Neues Forschungsprojekt am Deutschen Forum für Kunstgeschichte Paris unter der Leitung von Dr. Mathilde Arnoux

Zielsetzung des Projekts

Der Begriff der Wirklichkeit zieht sich wie ein roter Faden durch die Schriften von Künstlern, Kritikern und Kunsthistorikern vom Beginn der 1960er bis Ende der 1980er Jahre. Umso erstaunlicher ist es, dass ein und derselbe Terminus mit gänzlich verschiedenen Praktiken verknüpft wurde, obgleich er in Abhandlungen über Kunst sowohl im Westen als auch im Osten verwendet wurde.

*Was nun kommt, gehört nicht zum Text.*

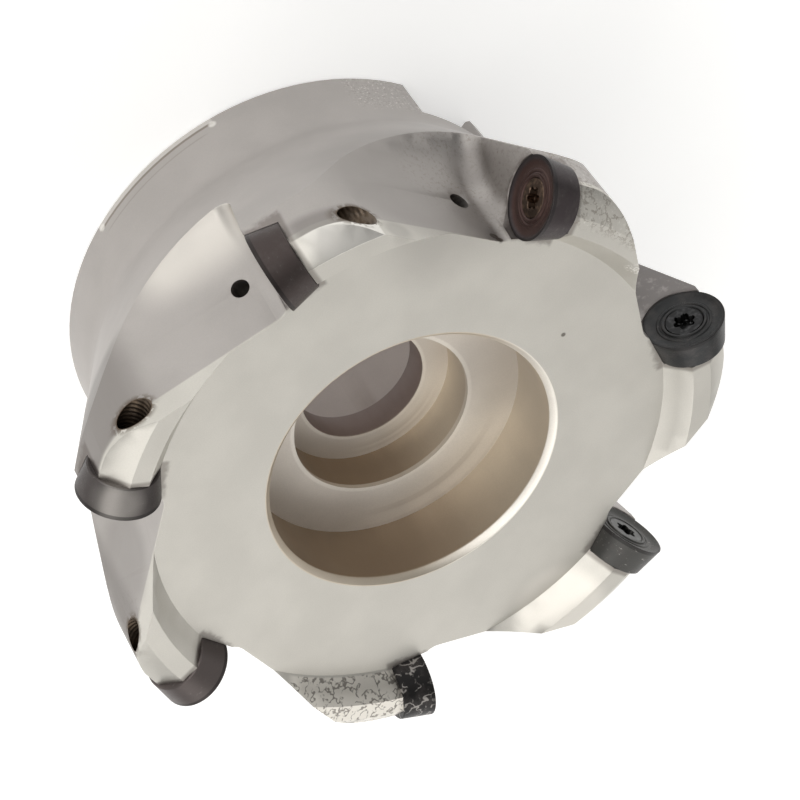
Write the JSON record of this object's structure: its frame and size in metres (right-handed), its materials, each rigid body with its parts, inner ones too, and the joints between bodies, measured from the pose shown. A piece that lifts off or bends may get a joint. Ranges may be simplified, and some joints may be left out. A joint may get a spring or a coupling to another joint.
{
  "type": "indexable face mill",
  "caption": "Round-insert face mill: steel body with stepped arbor bore, drive slots, milled chip gullets, coolant holes and screwed-in round carbide inserts.",
  "frame": {"origin": "on the arbor bore's axis, at the hub's flat back face that sits on the arbor", "axes": "+Z along the cutting axis from the hub's back face towards the cutting face, +X along the drive slots"},
  "size_m": [0.0977, 0.0964, 0.05],
  "materials": {
    "body_steel": "satin nickel-plated steel with milling marks and wear",
    "coated_carbide": "dark grey-brown coated carbide with ground edges",
    "screw_steel": "oiled screw steel"
  },
  "bodies": {
    "root": {"cutter_body": "body_steel", "inserts": "coated_carbide"}
  },
  "joints": []
}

Die verschiedenen Auslegungsarten des Begriffs der Wirklichkeit überschneiden sich bisweilen, als wolle man mit der Mehrdeutigkeit des Begriffes spielen, sich gleichzeitig aber auch in eine historiographische Tradition einfügen, indem die Kunstgeschichte von ihren Anfängen über die Fragen zur Mimesis und zur Objektivität, zur freien Wahl des Subjekts durch den Künstler und zur Position, die dieser der ihn umgebenden Welt gegenüber innehat, durchlaufen wird. So schwer fassbar die Wirklichkeit auch ist, der Begriff kann von jedem nach eigenem Ermessen  verwendet werden. Er füllt eine konzeptuelle Leerstelle, welche in bezeichnender Weise die Bedeutung, die diesem in den bildenden Künsten jener Zeit beigemessen wird, erkennen lässt. Der polymorphe, facettenreiche Begriff der Wirklichkeit war bisher noch nie Gegenstand einer vertieften Auseinandersetzung mit der Bildenden Kunst der 1960er bis Ende der 1980er Jahre oder gar eines Forschungsprojekts über die Beziehung zwischen den „Wirklichkeiten“ im Westen und Osten unter Berücksichtigung des ideologischen Kontexts des Kalten Kriegs. Indem die beiderseits des Eisernen Vorhangs geschaffenen Werke untereinander in Zusammenhang gebracht werden, sollen tradierte Lesarten reflektiert werden, nicht um sie genau ins Gegenteil zu verkehren, sondern um eine jene Nuancen herauszuarbeiten, die die strikte Teilung in zwei gegensätzliche Blöcke aufzubrechen vermögen. Indem ein und derselbe Begriff am Beispiel verschiedener Interpretationen im künstlerischen Umfeld Frankreichs, der BRD, der DDR und Polens hinterfragt wird, zielt das Projekt darauf, Fragen zum Austausch, zu Missverständnissen und Gemeinsamkeiten zwischen diesen Ländern vom Ende des Stalinismus bis zum Zusammenbruch des Ostblocks zu bearbeiten.